There is growing evidence that, on top of the costs to healthcare systems, the productivity of employees is being undermined by obesity, compromising the competitiveness of companies. MGI assessed the productivity lost to obesity using the standard measurement of disability-adjusted life years, or DALYs, which measure the number of years that are lost or rendered economically unproductive due to disease. The number of DALYs lost to obesity today is three times as high in developed economies as it is in emerging markets. However, that gap is narrowing. The rise in the number of DALYs per 100,000 people lost because of obesity slowed in developed economies between 1990 and 2010 but soared by 90% in emerging economies.
Policies to tackle obesity
So what needs to be done? By reviewing around 500 obesity-reduction research trials around the world, MGI has identified 74 interventions to address obesity in 18 areas. These include subsidised school meals for all, calorie and nutrition labelling, restrictions on advertising of high-calorie food and drinks, and public health campaigns. There were sufficient data on 44 of these to be able to measure potential impact if scaled up to a national level.

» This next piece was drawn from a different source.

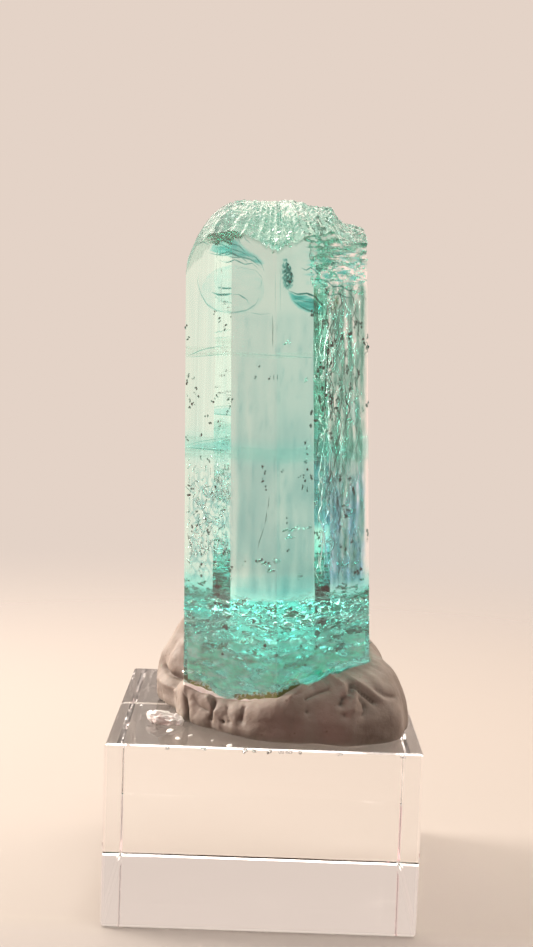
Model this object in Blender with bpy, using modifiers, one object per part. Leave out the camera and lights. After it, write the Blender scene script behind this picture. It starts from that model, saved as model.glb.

The systemic nature of the obesity challenge and the highly variable quality of the data that are available mean that this analysis is directional rather than perfect. Indeed, we see our analysis as analogous to a 16th century map that has islands missing and misshapen continents, rather than a perfect 21st century map of the full range of solutions.
If the UK, the country where MGI chose to pilot its initial assessment, were to deploy all 44 interventions that we were able to analyse, it could reverse rising obesity and bring roughly 20% of overweight and obese individuals back into the normal weight category within five to ten years. This would reduce the number of obese and overweight people by roughly the population of Austria.

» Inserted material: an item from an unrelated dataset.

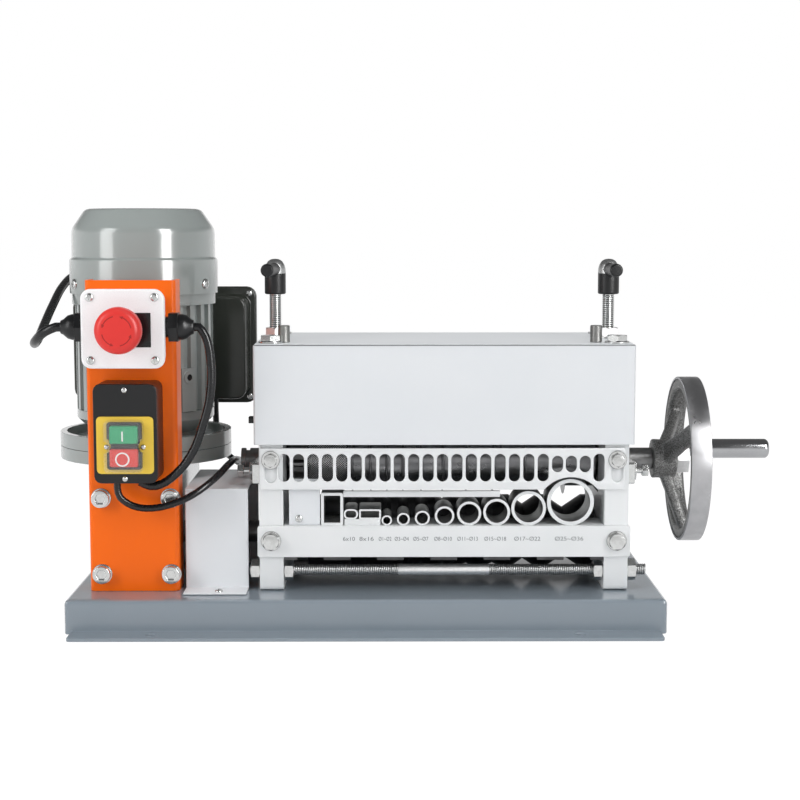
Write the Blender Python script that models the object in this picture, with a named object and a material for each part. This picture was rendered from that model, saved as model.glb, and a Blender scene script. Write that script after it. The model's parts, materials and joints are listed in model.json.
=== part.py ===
"""Bench machine that strips the sheath off scrap cable.

A motor on a worm gearbox turns grooved feed rollers. A second geared shaft above them carries round
blades, and two screws set how deep the blades cut. X runs along the shafts, to the handwheel, Y runs
away from the operator, and Z is up. All sizes are in metres. Inside the script X is measured from the
middle of the base, Y from the front of the end frames and Z from the floor, and the empty at the end of
the dimensions moves the whole machine so that the origin is the bottom centre of its bounding box.
"""

from math import acos, atan2, ceil, cos, pi, radians, sin, tan

import bmesh
import bpy
from mathutils import Matrix, Vector

for old in list(bpy.data.objects):
    bpy.data.objects.remove(old, do_unlink=True)

# Clearances
SEAT = 0.0003  # between faces that rest on each other
RUNNING = 0.0004  # around a turning or sliding piece
WELD = 0.000002  # corners nearer than this are one
DRILL_PAST = 0.010  # how far a drill stands past what it cuts

# Base pan
BASE_LENGTH = 0.520
BASE_DEPTH = 0.300
BASE_HEIGHT = 0.030
BASE_SHEET = 0.003
BASE_EDGE = 0.004  # radius of its folded edges
BASE_LIP = 0.025  # bolting lip in front and behind
BASE_LIP_INSET = 0.002
BASE_HOLE = 0.009
BASE_HOLE_SPREAD = 0.367
DECK_FRONT = 0.036  # how far the deck reaches in front of the end frames

# Roller frame
FRAME_LEFT = -0.094  # outer face of the left end frame
FRAME_THICK = 0.021
FRAME_DEPTH = 0.145
FRAME_CORNER = 0.004
SHAFT_Y = 0.0725
UPPER_Z = 0.1374
LOWER_Z = 0.070
SHAFT = 0.020
BEARING = 0.042
BEARING_WIDTH = 0.012
BLOCK_WIDTH = 0.052
BLOCK_HEIGHT = 0.050
BLOCK_CORNER = 0.002
BLOCK_DROP = 0.0015  # how far the blades can be screwed down from rest
BLOCK_LIFT = 0.004  # how far they can be lifted
WINDOW_SPARE = 0.001
ROD = 0.010
ROD_NUT = 0.017
ROD_NUT_THICK = 0.008
ROD_OVER_LEFT = 0.0015  # rod beyond its outer nuts
ROD_OVER_RIGHT = 0.008
FRONT_ROD_Y = 0.012
LOW_ROD_Z = 0.0467
HIGH_ROD_Z = 0.225
REAR_ROD_INSET = 0.012

# Feed bar, tubes and guards
BAR_THICK = 0.0035
BAR_LOW = 0.061
BAR_HIGH = 0.0885
BAR_OVERHANG = 0.0015
BAR_CORNER = 0.0015
SHELF_SHEET = 0.003
SHELF_DEPTH = 0.038
SHELF_DROP = 0.033
SHELF_NOTCH = 0.0045
SHELF_NOTCHES = 6
WELD_DEPTH = 0.0004  # how far the welded tubes sink into the shelf
TUBE_FRONT = 0.0015  # tube mouths behind the front of the end frames
TUBE_LENGTH = 0.036
ROUND_TUBES = (  # place along X from inside the left end frame, outside diameter
    (0.0908, 0.0092),
    (0.1054, 0.0113),
    (0.1221, 0.0132),
    (0.1416, 0.0171),
    (0.1632, 0.0213),
    (0.1874, 0.0237),
    (0.2155, 0.0306),
    (0.2522, 0.0413),
)
ROW_END = 0.00915  # from the last tube to the right end frame
TUBE_WALL_SHARE = 0.06  # wall of a round tube: this share of its diameter and a fixed part
TUBE_WALL_BASE = 0.0009
TUBE_SIDES_BASE = 2.1  # a tube has four sides for each of these,
TUBE_SIDES_STEP = 0.012  # and four more for each of these diameters
FLAT_TUBE_X = 0.0761
FLAT_TUBE = (0.0193, 0.0090)
OVAL_TUBE_X = 0.0593
OVAL_TUBE = (0.0126, 0.0092)
TALL_TUBE_X = 0.0428
TALL_TUBE = (0.0196, 0.0292)
FLAT_CORNER = 0.0012
OVAL_CORNER = 0.0043
TALL_CORNER = 0.002
PROFILE_WALL = 0.0016
TALL_WALL = 0.0026
RISER = (0.0316, 0.0055)  # block under the flat and the oval tube
GEAR_GUARD = (0.0272, 0.0408)
GEAR_GUARD_INSET = 0.005  # from inside the left end frame
GEAR_GUARD_SHEET = 0.002
GEAR_GUARD_FOOT = 0.022
GUARD_THICK = 0.003
GUARD_LOW = 0.1208
GUARD_HIGH = 0.1572
GUARD_LEFT = 0.0010  # inside the left end frame's outer face
GUARD_RIGHT = 0.0042
LONG_SLOT = (0.0098, 0.0245)
SHORT_SLOT = (0.0098, 0.0147)
SLOT_Z = 0.1400
SHORT_SLOT_Z = 0.1432
SLOT_FIRST_X = 0.0223  # from the outer face of the left end frame
SLOT_PITCH = 0.01257
SLOT_CLEAR = 0.024  # between the last long slot and the middle of the arch
SHORT_SLOTS = 3  # over the arch
SHORT_SLOT_PITCH = 0.0121
BOLT_SLOT = (0.0104, 0.0282)
BOLT_SLOT_Z = 0.1410
ARCH_RISE = 0.0108
ARCH_RADIUS = 0.0306
BAR_BOLT_Z = 0.0755
BOLT = 0.008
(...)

Cost-effectiveness and the need for coordinated action
A comprehensive set of interventions needs to employ the full set of mechanisms for changing physical activity and nutritional behaviour. Education about the risks of obesity is important; so is taking personal responsibility for one’s health, fitness, and weight. But all the evidence shows that these are not sufficient on their own to offset the body’s desire to eat that has been honed over millennia of evolution. People need help and that means a change in the environment in which they are making choices – change such as reduced standard portion sizes, changing marketing practices, and restructuring cities and educational establishments to make it easier for people to exercise.

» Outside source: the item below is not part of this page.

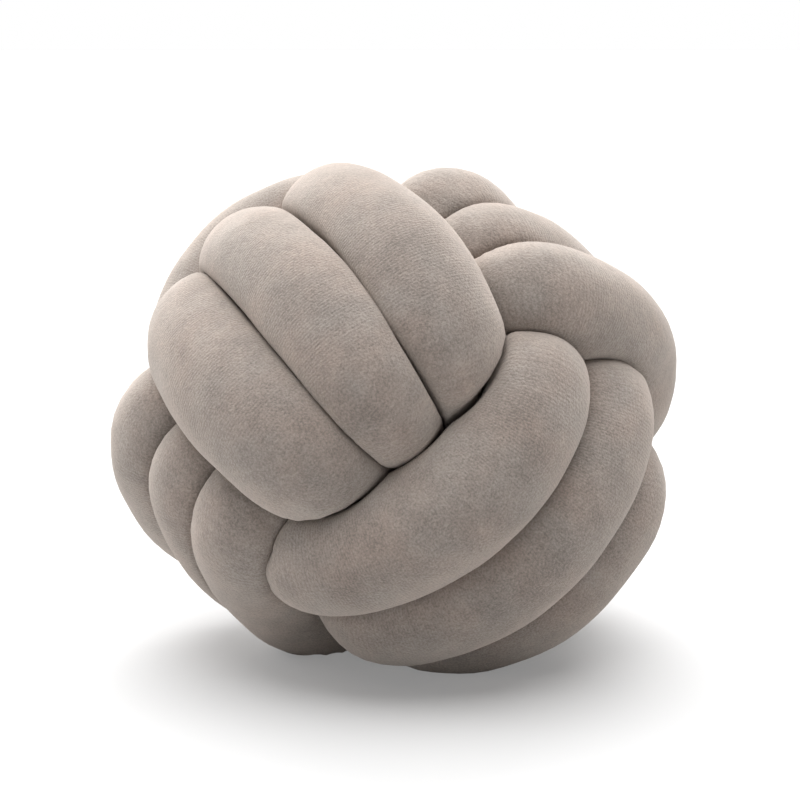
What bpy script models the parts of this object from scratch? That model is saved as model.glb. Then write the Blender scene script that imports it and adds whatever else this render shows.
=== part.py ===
"""Knot cushion: one long stuffed velvet tube, wound as a monkey's fist.

The tube is wound in three bands at right angles. Each band is three turns lying side by side, so each of
the six faces of the ball shows three plump strands, which dive under the strands of the next faces. After
its third turn a band hands the tube on to the next band through the hidden inner layer. The two ends are
sewn together there, so the tube is one closed loop and the cushion is one solid.

A section of the tube is a circle, pressed flat where it meets another strand or the floor. The cushion
stands on the floor plane z = 0, with its front towards -Y. Lengths in the tables are tube diameters.
"""

import math
from typing import NamedTuple

import bpy
import numpy as np
from mathutils import Euler

# Driving dimensions
TUBE_DIAMETER = 0.0615
STRAND_GAP = 0.0025
TILT_DEGREES = (-36.5, -38.0, -122.0)
SETTLE = 0.95
FLOOR_DEPTH = 2.00
LEAST_RADIUS = 0.05
BEND_SHARE = 0.85

# Mesh density
PATH_POINTS = 1600
PATH_ROUNDING_PASSES = 12
SECTIONS = 440
SIDES = 11
BEND_DETAIL = 0.5
OWN_REACH = 0.5
OWN_STEP = 0.05
SEARCH_REACH = 1.4
TINY = 1e-6

FRONT = 1
BACK = -1
PLACES = (-1, 0, 1)
BANDS = ("X", "Y", "Z")
HALF_TURN = 180.0
LINK_TRIM = 25.0
TURN_STEP = 1.5
END_PULL = 0.3


class Station(NamedTuple):
    """One place along a turn, measured from the middle of a face of the ball."""

    angle: float    # degrees along the turn
    height: float   # from the ball's centre to the middle of the tube
    spread: float   # degrees between neighbouring turns
    radius: float   # of the tube where nothing presses it


MIDDLE = Station(angle=0.0, height=1.89, spread=25.0, radius=0.50)
CHEEK = Station(angle=17.5, height=1.875, spread=24.0, radius=0.50)
SHOULDER = Station(angle=35.0, height=1.83, spread=22.0, radius=0.49)
NECK = Station(angle=41.0, height=1.25, spread=19.0, radius=0.40)
CROSSING = Station(angle=90.0, height=0.84, spread=24.0, radius=0.45)
LINK_RADIUS = 0.50


class Strand(NamedTuple):
    """How one strand differs from an even winding. Its start is the end at lower turn angle."""

    rise: tuple     # outwards at start, middle and end
    lean: tuple     # degrees sideways at start, middle and end
    reach: tuple    # degrees longer at start and end
    plump: float    # added to the radius


EVEN = Strand((0.0, 0.0, 0.0), (0.0, 0.0, 0.0), (0.0, 0.0), 0.0)

# A row for each strand that is laid unevenly: band, face and place, then the Strand.
UNEVEN_STRANDS = {
    ("X", FRONT, -1): Strand((-0.06, 0.00, 0.00), (0, 0, 0), (-4, 0), 0.05),
    ("X", FRONT, 0): Strand((0.00, 0.00, 0.00), (-2, 3, 0), (2, 0), 0.00),
    ("X", FRONT, 1): Strand((0.00, 0.00, 0.00), (0, 0, -2), (0, 0), 0.03),
    ("X", BACK, 1): Strand((0.20, 0.26, 0.20), (0, 0, 0), (0, 0), 0.00),
    ("X", BACK, 0): Strand((0.10, 0.15, 0.10), (0, 0, 0), (0, 0), 0.00),
    ("Y", FRONT, 1): Strand((0.00, 0.00, 0.00), (0, 0, 6), (12, 3), 0.00),
    ("Y", FRONT, 0): Strand((0.03, 0.02, 0.02), (0, -1, 4), (4, 11), 0.00),
    ("Y", FRONT, -1): Strand((-0.06, 0.02, 0.08), (0, 0, 0), (0, 0), 0.02),
    ("Y", BACK, 1): Strand((-0.08, 0.12, 0.00), (0, 0, 0), (0, 0), 0.00),
    ("Z", FRONT, 1): Strand((-0.06, 0.06, 0.06), (0, 0, 0), (0, 0), 0.00),
    ("Z", FRONT, 0): Strand((-0.10, -0.20, -0.15), (0, 0, 0), (0, 0), 0.00),
    ("Z", FRONT, -1): Strand((-0.15, -0.25, -0.03), (0, 0, 0), (0, 0), 0.00),
    ("Z", BACK, 1): Strand((0.00, -0.18, 0.05), (0, -6, -9), (0, 0), 0.03),
    ("Z", BACK, 0): Strand((0.00, -0.14, -0.20), (0, 6, 0), (0, 0), 0.00),
    ("Z", BACK, -1): Strand((0.10, 0.04, -0.20), (0, 6, 0), (0, 0), 0.04),
}

# The way from one band to the next, in the first band's own axes: out of the face, along, across.
LINK_POINTS = (
    (0.18, 0.72, 0.50),
    (-0.05, 0.45, 0.52),
    (-0.25, 0.15, 0.55),
    (-0.38, -0.08, 0.68),
)


def between(first, second, share):
    """A value that lies the given share of the way from first to second."""
    return first + (second - first) * share


def strand_rows(band, face, place, centre):
    """Rows of turn angle, height, sideways angle and radius along one strand of a face."""
    strand = UNEVEN_STRANDS.get((band, face, place), EVEN)
    rows = []
    for end, direction in ((0, -1), (1, 1)):
        rise = strand.rise[2 * end]
        lean = strand.lean[2 * end]
        longer = direction * strand.reach[end]
        ends = [
            (centre + direction * NECK.angle + longer, NECK.height,
             place * NECK.spread + lean / 2, NECK.radius),
            (centre + direction * SHOULDER.angle + longer, SHOULDER.height + rise,
             place * SHOULDER.spread + lean, SHOULDER.radius + strand.plump),
            (centre + direction * CHEEK.angle, CHEEK.height + between(strand.rise[1], rise, END_PULL),
             place * CHEEK.spread + between(strand.lean[1], lean, END_PULL), CHEEK.radius + strand.plump),
        ]
        rows += ends
    rows.append((centre, MIDDLE.height + strand.rise[1],
                 place * MIDDLE.spread + strand.lean[1], MIDDLE.radius + strand.plump))
    return sorted(rows)


def band_rows(band):
    """Rows along all three turns of a band, which step sideways where they cross under a face."""
    rows = []
    for turn, place in enumerate(PLACES):
        front_centre = 2 * HALF_TURN * turn
        step_back = 0.5 if turn > 0 else 0.0
        rows.append((front_centre - 1.5 * HALF_TURN, CROSSING.height,
                     (place - step_back) * CROSSING.spread, CROSSING.radius))
        rows += strand_rows(band, BACK, place, front_centre - HALF_TURN)
        rows.append((front_centre - 0.5 * HALF_TURN, CROSSING.height,
                     place * CROSSING.spread, CROSSING.radius))
        rows += strand_rows(band, FRONT, place, front_centre)
    last = 2 * HALF_TURN * len(PLACES) - 1.5 * HALF_TURN
    rows.append((last, CROSSING.height, PLACES[-1] * CROSSING.spread, CROSSING.radius))
    return np.array(rows)


def band_path(band):
    """Points and radii along a band and its link, in the ball's own axes."""
    rows = band_rows(band)
    turn = np.arange(rows[0, 0] + LINK_TRIM, rows[-1, 0] - LINK_TRIM + 1.0, TURN_STEP)
    height, side, radius = (np.interp(turn, rows[:, 0], rows[:, column]) for column in (1, 2, 3))
    turn = np.radians(turn)
    side = np.radians(side)
    out = height * np.cos(side) * np.cos(turn)
    along = height * np.cos(side) * np.sin(turn)
    across = height * np.sin(side)
    points = np.vstack([np.column_stack([out, along, across]), LINK_POINTS])
    radius = np.concatenate([radius, np.full(len(LINK_POINTS), LINK_RADIUS)])
    return np.roll(points, BANDS.index(band), axis=1), radius


def resample(path, weight, count):
    """The closed path again, with its points evenly spaced by length times weight."""
    closed = np.vstack([path, path[:1]])
    steps = np.linalg.norm(np.diff(closed[:, :3], axis=0), axis=1)
    weight = np.append(weight, weight[0])
    reached = np.concatenate([[0.0], np.cumsum(steps * (weight[:-1] + weight[1:]) / 2)])
    wanted = np.linspace(0.0, reached[-1], count, endpoint=False)
    return np.column_stack([np.interp(wanted, reached, column) for column in closed.T])


def rounded(path, passes):
    """The closed path with its corners rounded by averaging neighbours."""
    for _ in range(passes):
        path = (np.roll(path, 1, axis=0) + 2 * path + np.roll(path, -1, axis=0)) / 4
    return path


def tube_path():
    """Rows of x, y, z and radius along the whole tube, standing on the floor."""
    pieces = [band_path(band) for band in BANDS]
    path = np.vstack([np.column_stack([points, radius]) for points, radius in pieces])
    path = resample(path, np.ones(len(path)), PATH_POINTS)
    path = rounded(path, PATH_ROUNDING_PASSES)
    tilt = np.array(Euler([math.radians(angle) for angle in TILT_DEGREES]).to_matrix())
    path[:, :3] = path[:, :3] @ tilt.T
    path[:, 2] = path[:, 2] * SETTLE + FLOOR_DEPTH
    return path


def length_along(points):
    """Length from the first point to each point of a closed path, and the whole length."""
    steps = np.linalg.norm(np.roll(points, -1, axis=0) - points, axis=1)
    return np.concatenate([[0.0], np.cumsum(steps)[:-1]]), steps.sum()


def headings(points):
    """The unit direction of travel at each point of a closed path."""
    across = np.roll(points, -1, axis=0) - np.roll(points, 1, axis=0)
    return across / np.linalg.norm(across, axis=1, keepdims=True)


def bending(points):
    """How sharply a closed path bends at each point: one over the radius of the bend."""
    step = np.linalg.norm(np.roll(points, -1, axis=0) - np.roll(points, 1, axis=0), axis=1) / 2
    heading = headings(points)
    change = np.roll(heading, -1, axis=0) - np.roll(heading, 1, axis=0)
    return np.linalg.norm(change, axis=1) / (2 * step)


def section_axes(points):
    """Two unit vectors across the tube at each point, turning no more than the path does."""
    tangents = headings(points)
    first = np.cross(tangents[0], (0.0, 0.0, 1.0))
    first /= np.linalg.norm(first)
    axes = []
    for tangent in tangents:
        first = first - tangent * (first @ tangent)
        first = first / np.linalg.norm(first)
        axes.append(first)
    axes = np.array(axes)
    carried = axes[-1] - tangents[0] * (axes[-1] @ tangents[0])
    other = np.cross(tangents[0], axes[0])
    twist = math.atan2(carried @ other, carried @ axes[0])
    turn = -twist * np.arange(len(points))[:, None] / len(points)
    across = np.cross(tangents, axes)
    return axes * np.cos(turn) + across * np.sin(turn), across * np.cos(turn) - axes * np.sin(turn)


def pressed_distance(path, sections, directions, own_length):
    """How far each section reaches in each direction before a strand, a bend or the floor stops it."""
    points = path[:, :3]
    heading = headings(points)
    strand_length, total = length_along(points)
    gap = STRAND_GAP / TUBE_DIAMETER
    reach = np.repeat(sections[:, 3:4], directions.shape[1], axis=1)
    for index, (centre, radius) in enumerate(zip(sections[:, :3], sections[:, 3])):
        ahead = (strand_length - own_length[index] + total / 2) % total - total / 2
        offset = points - centre
        squared = (offset ** 2).sum(axis=1)
        other = (np.abs(ahead) > OWN_REACH) & (squared < SEARCH_REACH ** 2)
        facing = directions[index] @ offset[other].T
        shared = squared[other] + radius ** 2 - path[other, 3] ** 2
        pressed = least_positive(shared / 2, facing) - gap / 2
        bend = (np.abs(ahead) < OWN_REACH) & (np.abs(ahead) > OWN_STEP)
        forward = heading[bend] * np.sign(ahead[bend])[:, None]
        room = (offset[bend] * forward).sum(axis=1)
        folded = BEND_SHARE * least_positive(room, directions[index] @ forward.T)
        reach[index] = np.minimum(reach[index], np.minimum(pressed, folded))
    reach = np.maximum(reach, LEAST_RADIUS)
    down = -directions[:, :, 2]
    floor = np.where(down > TINY, sections[:, 2:3] / np.maximum(down, TINY), np.inf)
    return np.minimum(reach, floor)


def least_positive(lengths, facing):
    """The least of lengths / facing along the last axis, over the entries that face forwards."""
    return np.where(facing > TINY, lengths / np.maximum(facing, TINY), np.inf).min(axis=-1)


def tube_points():
    """Corners of the tube's surface: sections along the tube by sides round it."""
    path = tube_path()
    density = 1.0 + BEND_DETAIL * bending(path[:, :3])
    strand_length, _ = length_along(path[:, :3])
    with_length = np.column_stack([path, strand_length])
    sections = resample(with_length, density, SECTIONS)
    first, second = section_axes(sections[:, :3])
    angles = 2 * math.pi * np.arange(SIDES) / SIDES
    directions = (first[:, None, :] * np.cos(angles)[None, :, None]
                  + second[:, None, :] * np.sin(angles)[None, :, None])
    reach = pressed_distance(path, sections[:, :4], directions, sections[:, 4])
    corners = sections[:, None, :3] + directions * reach[:, :, None]
    return corners * TUBE_DIAMETER


def clear_scene():
    """Remove whatever the file opened with."""
    for scene_object in list(bpy.data.objects):
        bpy.data.objects.remove(scene_object, do_unlink=True)


def velvet_material():
    """Short plush velvet in a warm stone colour."""
    material = bpy.data.materials.new("plush_velvet")
    material.use_nodes = True
    shader = material.node_tree.nodes["Principled BSDF"]
    shader.inputs["Base Color"].default_value = (0.36, 0.31, 0.27, 1.0)
    shader.inputs["Roughness"].default_value = 0.9
    shader.inputs["Metallic"].default_value = 0.0
    return material


def standing_centred(corners):
    """The corners moved so that the middle of their footprint is the origin."""
    flat = corners.reshape(-1, 3)
    middle = (flat.min(axis=0) + flat.max(axis=0)) / 2
    middle[2] = flat[:, 2].min()
    return corners - middle


def knotted_tube(collection):
    """The stuffed tube: one loft through its sections, closed end to end."""
    corners = standing_centred(tube_points())
    sections, sides, _ = corners.shape
    faces = []
    for section in range(sections):
        following = (section + 1) % sections
        for side in range(sides):
            beside = (side + 1) % sides
            faces.append((section * sides + side, section * sides + beside,
                          following * sides + beside, following * sides + side))
    mesh = bpy.data.meshes.new("knotted_tube")
    mesh.from_pydata(corners.reshape(-1, 3).tolist(), [], faces)
    mesh.materials.append(velvet_material())
    mesh.shade_smooth()
    tube = bpy.data.objects.new("knotted_tube", mesh)
    collection.objects.link(tube)
    return tube


def main():
    """Build the knot cushion in a collection of its own."""
    clear_scene()
    collection = bpy.data.collections.new("knot_cushion")
    bpy.context.scene.collection.children.link(collection)
    knotted_tube(collection)


main()
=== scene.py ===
"""Knot cushion: one long stuffed velvet tube, wound as a monkey's fist.

The tube is wound in three bands at right angles, three turns to a band. Each of the six faces of the ball
shows three plump strands, which dive under the strands of the next faces. The tube is one closed loop.

Lengths in the winding tables are tube diameters. The finished tube is in metres and stands on z = 0, with
its front towards -Y.
"""

import logging
import math
from dataclasses import dataclass, field
from enum import Enum
from typing import NamedTuple

import bpy
import numpy as np
from mathutils import Euler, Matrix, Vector, noise


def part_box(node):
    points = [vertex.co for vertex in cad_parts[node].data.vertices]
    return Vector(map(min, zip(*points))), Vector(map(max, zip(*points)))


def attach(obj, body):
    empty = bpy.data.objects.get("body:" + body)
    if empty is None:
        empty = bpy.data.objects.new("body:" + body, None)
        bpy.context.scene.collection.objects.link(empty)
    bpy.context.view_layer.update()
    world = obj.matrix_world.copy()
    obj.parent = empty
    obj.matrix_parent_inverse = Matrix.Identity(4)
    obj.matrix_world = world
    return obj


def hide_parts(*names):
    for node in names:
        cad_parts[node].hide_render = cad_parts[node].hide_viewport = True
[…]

Our analysis for the UK suggests that almost all the interventions identified are cost-effective for society – savings on healthcare costs and higher productivity could outweigh the direct investment required to deliver the intervention when assessed over the full lifetime of the target population. An integrated program to reverse rising obesity could save the National Health Service about $1.2 billion a year. It is important to note that not all of the interventions are cost-effective for the specific stakeholder delivering them. Sometimes the return on investment lands elsewhere in the economy, the benefits going to households or to healthcare systems, for instance. This misalignment of economic incentives is one of the major challenges inhibiting concerted coordinated action on obesity.
Figure 2. Cost-effective interventions to reduce obesity in the United Kingdom include controlling portion sizes and reducing the availability of high-calorie foods.